Task goal. The listing below should be copied in full, word for word.

Material provided.
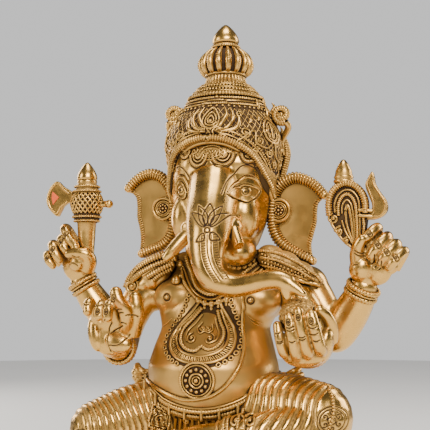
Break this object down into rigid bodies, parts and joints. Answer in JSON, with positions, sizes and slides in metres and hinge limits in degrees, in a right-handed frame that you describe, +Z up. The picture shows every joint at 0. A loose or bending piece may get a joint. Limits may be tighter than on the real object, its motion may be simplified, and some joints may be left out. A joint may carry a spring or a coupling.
{
  "type": "ganesha idol",
  "caption": "Seated four-armed elephant-headed deity figure in polished brass with crown, axe, noose and sweet, on an oval lotus seat.",
  "frame": {"origin": "centre of the plinth's underside, in the plane it rests on", "axes": "+Z up, the figure faces -Y, the figure's left is +X"},
  "size_m": [0.3684, 0.206, 0.5],
  "materials": {
    "body_brass": "hand-polished cast brass with dark patina in the recesses",
    "ornament_brass": "engraved and chased brass, relief tops polished, grounds dark",
    "garment_brass": "polished pleats with dark valleys",
    "sweet_brass": "stippled, semi-matt brass",
    "base_brass": "cast and machined brass, satin",
    "tinted_brass": "polished brass with a reddish lacquer field",
    "fastener_steel": "zinc plated"
  },
  "bodies": {
    "root": {"anklets": "ornament_brass", "axe_blade": "tinted_brass", "axe_finial": "ornament_brass", "axe_handle": "ornament_brass", "axe_knob": "ornament_brass", "base_bolts": "fastener_steel", "belly_medallion": "ornament_brass", "belt": "ornament_brass", "chest_plate": "ornament_brass", "crown_bud": "ornament_brass", "crown_cap": "ornament_brass", "crown_crest": "ornament_brass", "crown_dome": "ornament_brass", "crown_dome_ring": "ornament_brass", "crown_lower_ring": "ornament_brass", "crown_middle_ring": "ornament_brass", "crown_neck": "ornament_brass", "crown_rim": "ornament_brass", "earrings": "ornament_brass", "figure_bolts": "fastener_steel", "footrest_lotus": "base_brass", "forehead_ornament": "ornament_brass", "front_sash": "ornament_brass", "goad_hook": "ornament_brass", "head": "body_brass", "hip_knots": "ornament_brass", "left_crown_ribbon": "ornament_brass", "left_ear": "body_brass", "left_foot": "body_brass", "left_leg": "garment_brass", "left_shoulder_sash": "ornament_brass", "left_tusk": "body_brass", "lotus_seat": "base_brass", "lower_left_arm": "body_brass", "lower_left_bracelet": "ornament_brass", "lower_left_hand": "body_brass", "lower_right_arm": "body_brass", "lower_right_bracelet": "ornament_brass", "lower_right_hand": "body_brass", "necklace": "ornament_brass", "noose": "ornament_brass", "noose_finial": "ornament_brass", "plinth": "base_brass", "right_crown_ribbon": "ornament_brass", "right_ear": "body_brass", "right_foot": "body_brass", "right_leg": "garment_brass", "right_shoulder_sash": "ornament_brass", "right_tusk": "body_brass", "sacred_thread": "ornament_brass", "seat_slab": "base_brass", "sweet": "sweet_brass", "torso": "body_brass", "trunk": "body_brass", "upper_left_arm": "body_brass", "upper_left_bracelet": "ornament_brass", "upper_left_hand": "body_brass", "upper_right_arm": "body_brass", "upper_right_bracelet": "ornament_brass", "upper_right_hand": "body_brass"}
  },
  "joints": []
}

The reply.
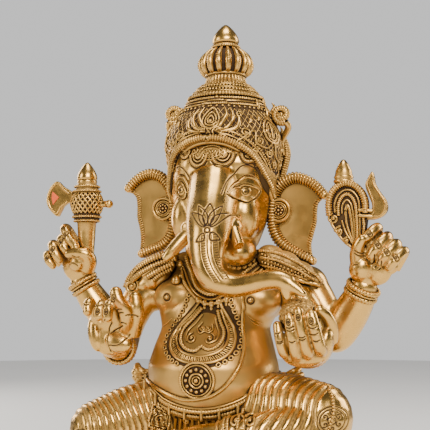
Break this object down into rigid bodies, parts and joints. Answer in JSON, with positions, sizes and slides in metres and hinge limits in degrees, in a right-handed frame that you describe, +Z up. The picture shows every joint at 0. A loose or bending piece may get a joint. Limits may be tighter than on the real object, its motion may be simplified, and some joints may be left out. A joint may carry a spring or a coupling.
{
  "type": "ganesha idol",
  "caption": "Seated four-armed elephant-headed deity figure in polished brass with crown, axe, noose and sweet, on an oval lotus seat.",
  "frame": {"origin": "centre of the plinth's underside, in the plane it rests on", "axes": "+Z up, the figure faces -Y, the figure's left is +X"},
  "size_m": [0.3684, 0.206, 0.5],
  "materials": {
    "body_brass": "hand-polished cast brass with dark patina in the recesses",
    "ornament_brass": "engraved and chased brass, relief tops polished, grounds dark",
    "garment_brass": "polished pleats with dark valleys",
    "sweet_brass": "stippled, semi-matt brass",
    "base_brass": "cast and machined brass, satin",
    "tinted_brass": "polished brass with a reddish lacquer field",
    "fastener_steel": "zinc plated"
  },
  "bodies": {
    "root": {"anklets": "ornament_brass", "axe_blade": "tinted_brass", "axe_finial": "ornament_brass", "axe_handle": "ornament_brass", "axe_knob": "ornament_brass", "base_bolts": "fastener_steel", "belly_medallion": "ornament_brass", "belt": "ornament_brass", "chest_plate": "ornament_brass", "crown_bud": "ornament_brass", "crown_cap": "ornament_brass", "crown_crest": "ornament_brass", "crown_dome": "ornament_brass", "crown_dome_ring": "ornament_brass", "crown_lower_ring": "ornament_brass", "crown_middle_ring": "ornament_brass", "crown_neck": "ornament_brass", "crown_rim": "ornament_brass", "earrings": "ornament_brass", "figure_bolts": "fastener_steel", "footrest_lotus": "base_brass", "forehead_ornament": "ornament_brass", "front_sash": "ornament_brass", "goad_hook": "ornament_brass", "head": "body_brass", "hip_knots": "ornament_brass", "left_crown_ribbon": "ornament_brass", "left_ear": "body_brass", "left_foot": "body_brass", "left_leg": "garment_brass", "left_shoulder_sash": "ornament_brass", "left_tusk": "body_brass", "lotus_seat": "base_brass", "lower_left_arm": "body_brass", "lower_left_bracelet": "ornament_brass", "lower_left_hand": "body_brass", "lower_right_arm": "body_brass", "lower_right_bracelet": "ornament_brass", "lower_right_hand": "body_brass", "necklace": "ornament_brass", "noose": "ornament_brass", "noose_finial": "ornament_brass", "plinth": "base_brass", "right_crown_ribbon": "ornament_brass", "right_ear": "body_brass", "right_foot": "body_brass", "right_leg": "garment_brass", "right_shoulder_sash": "ornament_brass", "right_tusk": "body_brass", "sacred_thread": "ornament_brass", "seat_slab": "base_brass", "sweet": "sweet_brass", "torso": "body_brass", "trunk": "body_brass", "upper_left_arm": "body_brass", "upper_left_bracelet": "ornament_brass", "upper_left_hand": "body_brass", "upper_right_arm": "body_brass", "upper_right_bracelet": "ornament_brass", "upper_right_hand": "body_brass"}
  },
  "joints": []
}